鈴木伸治の徒然記

永年の牧師、園長を隠退し、思い出と共に現況を綴ります

常夏の国にて<64>

マレーシア・クアラルンプール滞在記(2013年3月13日〜6月4日)<64>
2013年5月15日「カミに示され」



 髪の毛が大分伸びたようだ。いつもは二ヶ月くらいで床屋さんに行くが、その二ヶ月を既に通り過ぎており、髪の毛の長さが気になりつつあった。床屋さんは、やはりいつも通っている床屋さんに行きたいと思っている。三ヶ月くらい髪の毛を切らなくても大丈夫だろうと思っていた。だから二ヶ月を経ても床屋さんに行こうとは思っていなかった。こちらも日本の床屋さんのように、店先の三色ねじり棒が目印である。商店街には一軒の床屋さんがあるが、他は美容院のようである。そのような状況の中で、ついに髪の毛を切ることにした。それも床屋さんではなく、美容院で切ってもらったのである。一昨日、スミさんと買い物に行き、帰りの道すがらスミさんが美容院に寄る。この美容院でスミさんは髪の毛をカットしてもらっている。4月の半ば頃である。今回は白髪が目立つようになったので、染めてもらいたいのである。同じような色があるかとか、値段はどのくらいなのか、いろいろ聞いているようだ。それで帰ろうとしたが、つい私の髪の毛も、この店で切ることができるかと聞いてみる。美容院だから女性が専門であると思うからである。そうしたら、できるというのである。それで、昨日の4時に予約を取ったのであった。
 美容院であるから髪の毛をカットするだけである。髭剃りはしない。髪の毛が伸びたと言っても、この年で、そんなにもじゃもじゃになっているのではない。だから、裾のほうだけカットすれば良いのである。
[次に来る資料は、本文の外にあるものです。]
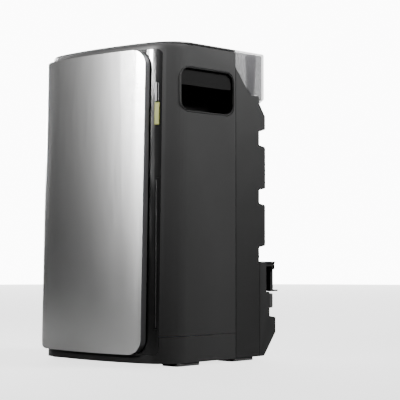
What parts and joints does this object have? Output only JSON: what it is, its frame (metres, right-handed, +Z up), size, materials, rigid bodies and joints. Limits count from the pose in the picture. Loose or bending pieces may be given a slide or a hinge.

それなりに説明したのであるが、スミさんは紙とペンを求め、それに頭の絵を描き、髪の毛を描き、それにより切るところを説明しているのである。私達の片言英語で結構通じるのであるが、紙に状況なり、求めることを書くことにより、いっそう良く伝わるのである。「カミ(紙)に示され」とは、そのことを意味しているのである。また「カミ(髪)に示され」とは時の経過を意味しているということだ。床屋さんはマレーシアに来る直前に行っている。二ヶ月を目安にしているので、床屋さんに行く時期だと思う頃は二ヶ月を経ていることになるのである。その通りで、後20日もすれば帰国となる。その頃、あまり見苦しくならないために、髪の毛もさばさばしていたほうが良いであろう。
 美容院で髪の毛を切るのは初めてである。担当してくれたのは男性で、いろいろと聞きながらカットしてくれた。最初に頭を洗う。それも洗い所があり、仰向けになって洗ってもらうのである。髪の毛はハサミでカットするが、最後になってバリカンで仕上げていた。床屋さんであれば剃刀で仕上げるのであるが、美容院は剃刀は使わないのである。隣ではスミさんが髪の毛を染めているが、薬品を付けてからしばらくそのままにしておく。だから、その時、私のカット風景を写真に収める。私もスミさんの白髪染めを写真に収めておいた。まあ、良い思い出になると思う。



スミさんが髪の毛を染めてもらっている。



外国で初めて髪の毛をカットしてもらう。



スミさんが終わってから店員さんの肩をもんであげている。
こんなお客さんは、いないだろうなあ。


 スペイン・バルセロナには二度ほど行っている。2011年4月、5月に行った時は1ヶ月半であり、髪の毛は気にならなかった。2012年9月、10月に行った時は約2ヶ月であった。それでも丁度気になる頃に帰って来たので、現地では床屋さんに行かなかった。参考までに行っても良いと思ってはいた。バルセロナの床屋さんの中には5ユーロと店の前に張り紙がしてある。その頃、1ユーロは100円くらいであり、500円ということになる。日本でも1000円床屋や分業床屋という安い床屋さんがある。連れ合いのスミさんにしても娘の羊子にしても、安いからやってもらったらと勧めるのであるが、ついに行かなかった。外国に長期滞在すること三度目であるが、床屋に行かなければならないほど、今回は長期の滞在であった。
 それにしても髪の毛の伸び具合を心配するほど、まだ髪の毛があるのだから、有難いと思わなければならない。父は97歳で亡くなるが、年をとっても白髪になるのでもなく、かといって禿げるのでもなく、もちろんかなり薄いのであるが、毛が生えていた。私も父に似て白髪でも禿げでも無い、中途半端な頭になるのだろう。それも感謝、感謝である。